Only one span of the listing below is wanted: the lines from the one with "bpy.context.scene.collection.objects.link(empty)" through the one with "nodes[node].hide_render = nodes[node].hide_viewport", reproduced exactly, both ends kept.

------------------------------

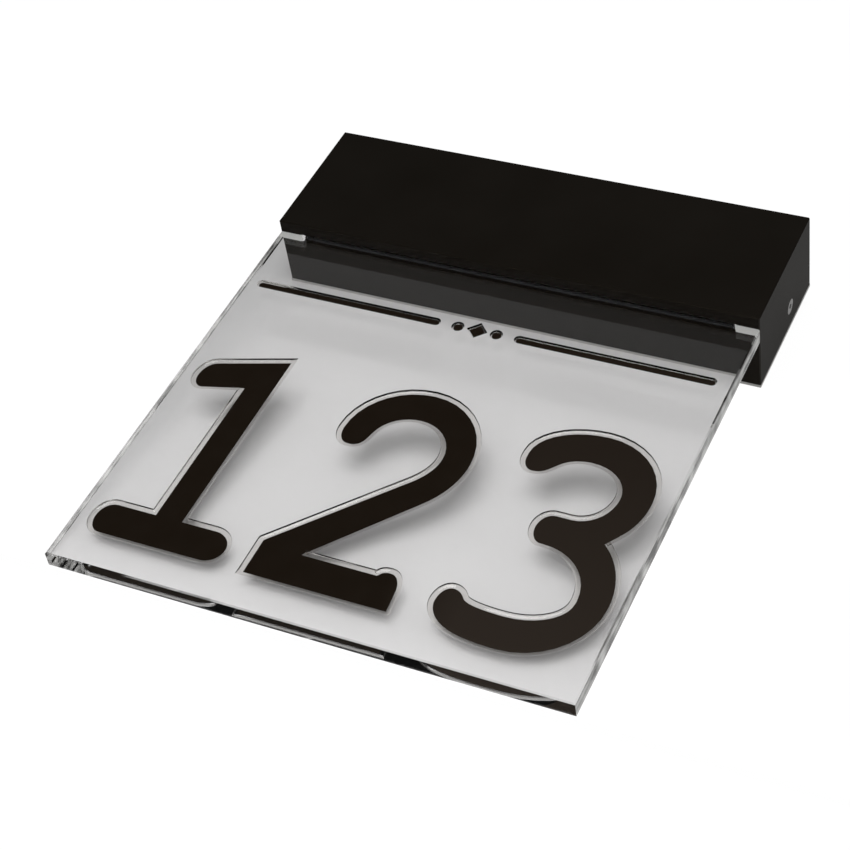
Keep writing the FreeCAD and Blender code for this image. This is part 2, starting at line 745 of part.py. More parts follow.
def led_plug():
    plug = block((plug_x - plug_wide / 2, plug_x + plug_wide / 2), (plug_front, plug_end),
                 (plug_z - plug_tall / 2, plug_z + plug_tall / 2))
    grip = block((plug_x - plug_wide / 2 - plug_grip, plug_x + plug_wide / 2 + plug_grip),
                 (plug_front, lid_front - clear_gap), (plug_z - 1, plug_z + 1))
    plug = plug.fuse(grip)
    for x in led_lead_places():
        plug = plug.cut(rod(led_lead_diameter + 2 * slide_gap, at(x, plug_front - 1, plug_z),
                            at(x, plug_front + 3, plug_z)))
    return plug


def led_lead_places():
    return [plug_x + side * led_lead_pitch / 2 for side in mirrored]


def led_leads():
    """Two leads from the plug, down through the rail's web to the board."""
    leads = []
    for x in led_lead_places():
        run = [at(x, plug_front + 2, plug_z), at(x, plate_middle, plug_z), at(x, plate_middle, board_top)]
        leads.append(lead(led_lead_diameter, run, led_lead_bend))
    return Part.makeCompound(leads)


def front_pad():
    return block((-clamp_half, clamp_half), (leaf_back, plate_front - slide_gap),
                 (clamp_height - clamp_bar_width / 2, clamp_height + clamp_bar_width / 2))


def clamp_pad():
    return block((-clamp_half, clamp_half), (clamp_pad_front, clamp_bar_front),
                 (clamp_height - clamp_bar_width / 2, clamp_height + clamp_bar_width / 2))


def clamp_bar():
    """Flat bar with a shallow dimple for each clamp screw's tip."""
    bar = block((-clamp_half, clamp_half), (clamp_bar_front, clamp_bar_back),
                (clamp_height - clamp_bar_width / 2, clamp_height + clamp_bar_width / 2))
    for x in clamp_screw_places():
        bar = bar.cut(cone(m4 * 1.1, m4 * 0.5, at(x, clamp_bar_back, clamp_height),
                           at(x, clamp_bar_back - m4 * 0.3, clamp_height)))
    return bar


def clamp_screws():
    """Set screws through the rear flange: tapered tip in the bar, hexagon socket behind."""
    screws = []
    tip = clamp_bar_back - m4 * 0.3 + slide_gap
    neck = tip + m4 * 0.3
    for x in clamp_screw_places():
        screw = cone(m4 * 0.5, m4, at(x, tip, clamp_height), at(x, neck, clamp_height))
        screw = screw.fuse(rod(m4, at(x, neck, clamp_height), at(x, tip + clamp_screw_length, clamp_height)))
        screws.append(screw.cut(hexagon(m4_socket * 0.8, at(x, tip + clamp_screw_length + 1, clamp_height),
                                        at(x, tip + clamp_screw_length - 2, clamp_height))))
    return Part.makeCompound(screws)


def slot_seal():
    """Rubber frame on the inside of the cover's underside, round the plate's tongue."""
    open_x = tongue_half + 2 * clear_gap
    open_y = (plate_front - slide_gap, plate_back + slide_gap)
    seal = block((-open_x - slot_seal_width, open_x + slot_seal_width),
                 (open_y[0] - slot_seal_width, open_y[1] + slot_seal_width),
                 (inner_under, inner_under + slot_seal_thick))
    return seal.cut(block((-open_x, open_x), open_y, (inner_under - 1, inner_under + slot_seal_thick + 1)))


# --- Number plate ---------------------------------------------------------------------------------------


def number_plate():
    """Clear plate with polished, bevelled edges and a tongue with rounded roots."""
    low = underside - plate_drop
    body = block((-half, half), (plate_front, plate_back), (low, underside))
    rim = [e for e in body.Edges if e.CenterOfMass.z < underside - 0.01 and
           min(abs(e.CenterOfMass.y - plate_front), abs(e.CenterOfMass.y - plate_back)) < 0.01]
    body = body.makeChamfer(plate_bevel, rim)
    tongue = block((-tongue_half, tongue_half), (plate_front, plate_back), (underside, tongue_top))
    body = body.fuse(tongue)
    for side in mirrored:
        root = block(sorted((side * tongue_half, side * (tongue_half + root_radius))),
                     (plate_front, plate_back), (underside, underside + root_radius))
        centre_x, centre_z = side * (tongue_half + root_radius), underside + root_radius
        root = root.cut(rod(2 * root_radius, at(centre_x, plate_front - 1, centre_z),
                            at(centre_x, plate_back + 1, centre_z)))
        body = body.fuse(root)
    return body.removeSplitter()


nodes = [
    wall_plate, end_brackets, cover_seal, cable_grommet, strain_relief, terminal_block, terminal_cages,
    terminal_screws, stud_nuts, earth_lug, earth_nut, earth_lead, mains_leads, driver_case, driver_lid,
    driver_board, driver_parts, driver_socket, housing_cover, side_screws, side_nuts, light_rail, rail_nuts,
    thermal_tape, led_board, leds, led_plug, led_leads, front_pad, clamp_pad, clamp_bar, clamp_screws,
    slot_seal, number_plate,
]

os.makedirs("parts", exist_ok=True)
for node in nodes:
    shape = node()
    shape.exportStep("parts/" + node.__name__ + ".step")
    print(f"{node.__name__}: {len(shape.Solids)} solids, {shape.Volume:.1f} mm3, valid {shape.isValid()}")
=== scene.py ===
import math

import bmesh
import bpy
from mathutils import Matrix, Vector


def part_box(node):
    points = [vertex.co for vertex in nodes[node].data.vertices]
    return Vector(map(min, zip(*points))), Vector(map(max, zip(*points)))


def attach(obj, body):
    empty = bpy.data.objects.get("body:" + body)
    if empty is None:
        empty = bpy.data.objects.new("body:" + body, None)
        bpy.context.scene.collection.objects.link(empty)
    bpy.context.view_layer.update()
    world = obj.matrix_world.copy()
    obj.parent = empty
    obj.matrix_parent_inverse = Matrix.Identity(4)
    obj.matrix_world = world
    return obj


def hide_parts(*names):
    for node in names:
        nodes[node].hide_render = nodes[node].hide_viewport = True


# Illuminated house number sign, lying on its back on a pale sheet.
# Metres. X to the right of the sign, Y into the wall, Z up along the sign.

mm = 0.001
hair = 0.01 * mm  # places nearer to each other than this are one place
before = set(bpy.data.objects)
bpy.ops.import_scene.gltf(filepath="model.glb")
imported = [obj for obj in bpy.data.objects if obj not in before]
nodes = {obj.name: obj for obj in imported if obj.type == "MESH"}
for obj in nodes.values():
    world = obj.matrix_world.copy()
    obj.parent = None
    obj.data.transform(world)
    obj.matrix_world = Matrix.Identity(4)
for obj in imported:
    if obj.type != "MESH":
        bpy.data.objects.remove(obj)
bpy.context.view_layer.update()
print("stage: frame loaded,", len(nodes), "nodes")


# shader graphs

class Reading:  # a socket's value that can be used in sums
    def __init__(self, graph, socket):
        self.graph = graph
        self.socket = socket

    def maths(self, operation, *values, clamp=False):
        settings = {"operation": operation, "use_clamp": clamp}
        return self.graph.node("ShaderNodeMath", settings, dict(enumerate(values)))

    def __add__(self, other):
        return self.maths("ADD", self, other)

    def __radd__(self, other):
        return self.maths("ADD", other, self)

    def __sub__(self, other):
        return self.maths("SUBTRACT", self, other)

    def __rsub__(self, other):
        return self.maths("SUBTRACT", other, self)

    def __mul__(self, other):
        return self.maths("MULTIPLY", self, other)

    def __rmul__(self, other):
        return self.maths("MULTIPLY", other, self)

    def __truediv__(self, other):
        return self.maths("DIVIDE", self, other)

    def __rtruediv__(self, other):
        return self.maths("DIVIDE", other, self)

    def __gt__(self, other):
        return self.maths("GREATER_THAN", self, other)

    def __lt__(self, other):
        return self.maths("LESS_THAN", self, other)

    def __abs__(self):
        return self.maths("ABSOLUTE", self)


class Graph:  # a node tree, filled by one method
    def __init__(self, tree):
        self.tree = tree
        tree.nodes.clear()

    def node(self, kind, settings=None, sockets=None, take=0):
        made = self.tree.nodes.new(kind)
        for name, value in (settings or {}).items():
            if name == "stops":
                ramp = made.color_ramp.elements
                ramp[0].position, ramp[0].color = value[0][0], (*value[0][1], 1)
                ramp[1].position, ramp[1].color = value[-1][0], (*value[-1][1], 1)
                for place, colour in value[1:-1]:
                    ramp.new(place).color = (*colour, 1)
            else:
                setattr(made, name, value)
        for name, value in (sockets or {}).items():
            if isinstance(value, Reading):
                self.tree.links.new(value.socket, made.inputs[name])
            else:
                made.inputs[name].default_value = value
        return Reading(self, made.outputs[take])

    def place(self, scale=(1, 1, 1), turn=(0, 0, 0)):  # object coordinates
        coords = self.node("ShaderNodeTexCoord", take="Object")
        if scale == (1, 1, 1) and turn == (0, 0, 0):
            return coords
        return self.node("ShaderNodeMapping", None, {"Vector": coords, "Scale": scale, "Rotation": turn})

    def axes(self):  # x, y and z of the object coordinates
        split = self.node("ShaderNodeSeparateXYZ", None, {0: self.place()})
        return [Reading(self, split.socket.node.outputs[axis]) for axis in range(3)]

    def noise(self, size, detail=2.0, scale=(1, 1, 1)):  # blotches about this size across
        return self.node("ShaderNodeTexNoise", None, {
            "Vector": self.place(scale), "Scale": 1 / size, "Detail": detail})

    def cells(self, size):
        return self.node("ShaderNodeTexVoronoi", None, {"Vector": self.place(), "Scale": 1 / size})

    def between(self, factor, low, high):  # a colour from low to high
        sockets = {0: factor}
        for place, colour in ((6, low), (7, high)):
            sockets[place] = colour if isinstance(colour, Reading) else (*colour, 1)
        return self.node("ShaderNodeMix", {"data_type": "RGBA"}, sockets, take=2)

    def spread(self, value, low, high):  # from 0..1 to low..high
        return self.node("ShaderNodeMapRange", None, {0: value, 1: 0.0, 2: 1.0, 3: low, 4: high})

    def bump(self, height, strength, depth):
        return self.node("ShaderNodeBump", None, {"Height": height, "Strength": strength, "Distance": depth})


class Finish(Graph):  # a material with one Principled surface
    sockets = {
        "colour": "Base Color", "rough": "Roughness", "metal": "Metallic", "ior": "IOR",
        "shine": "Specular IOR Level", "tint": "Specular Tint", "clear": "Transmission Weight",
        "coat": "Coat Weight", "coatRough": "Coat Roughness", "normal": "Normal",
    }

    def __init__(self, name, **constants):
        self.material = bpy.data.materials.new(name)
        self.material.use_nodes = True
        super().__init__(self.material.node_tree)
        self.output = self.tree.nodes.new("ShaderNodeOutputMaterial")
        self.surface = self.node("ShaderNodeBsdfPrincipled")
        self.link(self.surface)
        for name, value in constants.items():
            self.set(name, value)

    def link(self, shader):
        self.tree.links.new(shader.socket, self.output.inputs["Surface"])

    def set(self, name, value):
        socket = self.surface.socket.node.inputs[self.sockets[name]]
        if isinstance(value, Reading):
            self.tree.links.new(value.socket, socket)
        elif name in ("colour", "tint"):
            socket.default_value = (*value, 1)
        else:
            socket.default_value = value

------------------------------

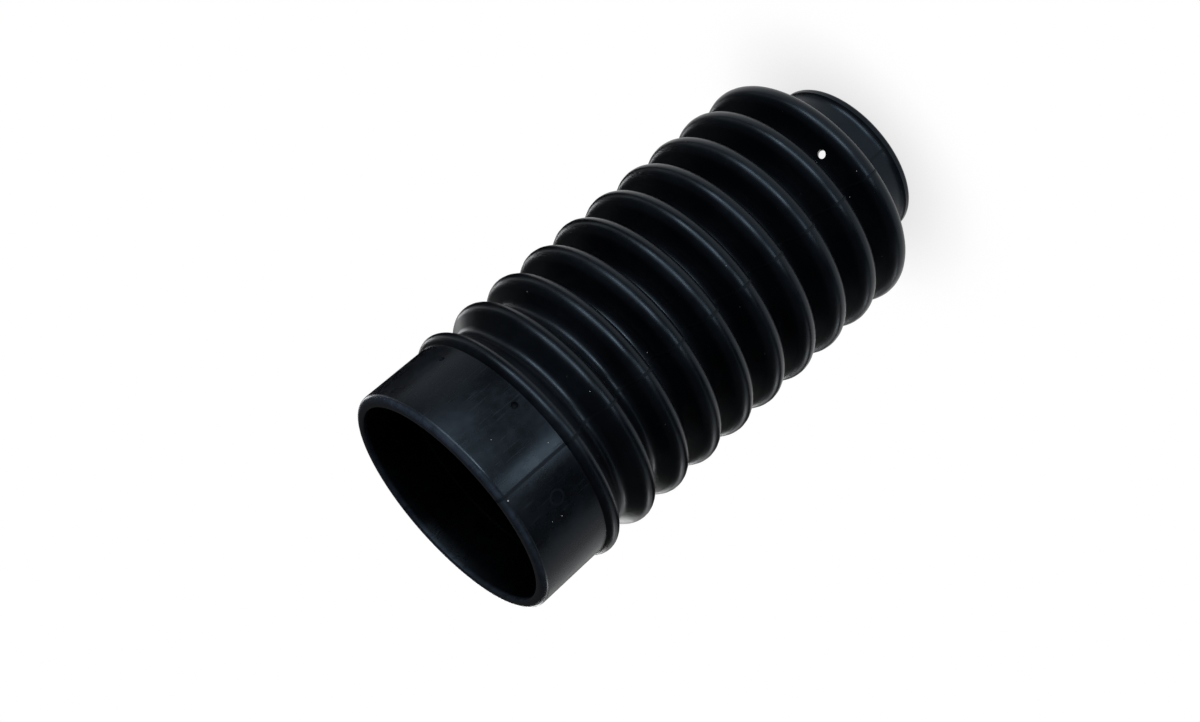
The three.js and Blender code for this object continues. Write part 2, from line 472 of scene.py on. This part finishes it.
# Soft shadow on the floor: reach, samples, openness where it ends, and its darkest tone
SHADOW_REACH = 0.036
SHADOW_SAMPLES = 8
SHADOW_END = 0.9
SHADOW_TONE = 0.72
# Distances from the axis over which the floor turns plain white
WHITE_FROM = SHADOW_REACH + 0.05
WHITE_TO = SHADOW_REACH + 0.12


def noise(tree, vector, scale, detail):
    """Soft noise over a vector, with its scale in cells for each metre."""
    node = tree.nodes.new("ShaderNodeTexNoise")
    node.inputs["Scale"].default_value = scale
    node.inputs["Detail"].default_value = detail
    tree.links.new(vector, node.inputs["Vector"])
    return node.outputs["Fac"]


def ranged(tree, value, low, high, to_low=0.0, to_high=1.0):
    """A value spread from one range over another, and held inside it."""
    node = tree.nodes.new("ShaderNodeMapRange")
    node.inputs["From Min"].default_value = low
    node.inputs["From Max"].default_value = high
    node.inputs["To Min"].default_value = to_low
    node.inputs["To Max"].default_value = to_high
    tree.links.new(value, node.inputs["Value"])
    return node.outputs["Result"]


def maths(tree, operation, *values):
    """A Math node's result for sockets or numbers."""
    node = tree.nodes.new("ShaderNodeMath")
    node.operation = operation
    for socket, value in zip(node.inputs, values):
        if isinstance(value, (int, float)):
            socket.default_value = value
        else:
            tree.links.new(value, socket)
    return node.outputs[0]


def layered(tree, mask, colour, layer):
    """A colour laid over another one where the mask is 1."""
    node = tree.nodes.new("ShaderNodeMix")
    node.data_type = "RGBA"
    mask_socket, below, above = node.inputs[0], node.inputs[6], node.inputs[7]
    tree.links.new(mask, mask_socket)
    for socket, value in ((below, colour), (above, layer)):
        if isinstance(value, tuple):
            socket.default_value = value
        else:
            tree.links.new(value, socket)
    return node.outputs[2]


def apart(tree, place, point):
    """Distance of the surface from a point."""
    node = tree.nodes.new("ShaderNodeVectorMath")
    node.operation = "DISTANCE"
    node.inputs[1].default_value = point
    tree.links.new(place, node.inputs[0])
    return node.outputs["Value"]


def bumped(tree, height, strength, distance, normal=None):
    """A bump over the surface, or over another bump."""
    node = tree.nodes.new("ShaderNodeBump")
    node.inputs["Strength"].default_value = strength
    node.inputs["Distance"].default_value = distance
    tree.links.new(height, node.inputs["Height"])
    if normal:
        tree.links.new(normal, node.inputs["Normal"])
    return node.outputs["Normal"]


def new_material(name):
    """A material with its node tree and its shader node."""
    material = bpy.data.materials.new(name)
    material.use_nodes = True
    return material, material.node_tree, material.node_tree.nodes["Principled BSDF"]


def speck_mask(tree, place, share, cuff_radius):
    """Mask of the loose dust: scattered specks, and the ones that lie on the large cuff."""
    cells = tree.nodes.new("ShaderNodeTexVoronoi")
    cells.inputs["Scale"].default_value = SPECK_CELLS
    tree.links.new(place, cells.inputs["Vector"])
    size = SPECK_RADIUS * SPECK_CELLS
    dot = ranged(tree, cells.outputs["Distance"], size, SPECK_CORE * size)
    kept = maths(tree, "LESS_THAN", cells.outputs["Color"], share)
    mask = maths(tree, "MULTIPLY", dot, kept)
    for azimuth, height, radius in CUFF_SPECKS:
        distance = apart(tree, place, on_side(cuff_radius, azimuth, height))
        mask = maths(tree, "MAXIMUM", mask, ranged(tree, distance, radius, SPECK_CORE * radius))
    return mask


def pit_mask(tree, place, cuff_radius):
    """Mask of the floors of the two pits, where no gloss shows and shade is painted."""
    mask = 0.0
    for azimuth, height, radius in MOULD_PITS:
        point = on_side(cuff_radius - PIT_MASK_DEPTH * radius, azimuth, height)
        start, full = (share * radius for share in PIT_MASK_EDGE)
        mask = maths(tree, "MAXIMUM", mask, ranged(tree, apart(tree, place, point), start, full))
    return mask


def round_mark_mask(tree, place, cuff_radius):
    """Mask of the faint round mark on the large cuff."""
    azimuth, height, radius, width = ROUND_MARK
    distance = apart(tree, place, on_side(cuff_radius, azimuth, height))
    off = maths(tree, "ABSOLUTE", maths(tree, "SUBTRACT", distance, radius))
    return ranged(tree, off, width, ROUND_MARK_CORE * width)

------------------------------

■ TASK RESULT:
        bpy.context.scene.collection.objects.link(empty)
    bpy.context.view_layer.update()
    world = obj.matrix_world.copy()
    obj.parent = empty
    obj.matrix_parent_inverse = Matrix.Identity(4)
    obj.matrix_world = world
    return obj


def hide_parts(*names):
    for node in names:
        nodes[node].hide_render = nodes[node].hide_viewport = True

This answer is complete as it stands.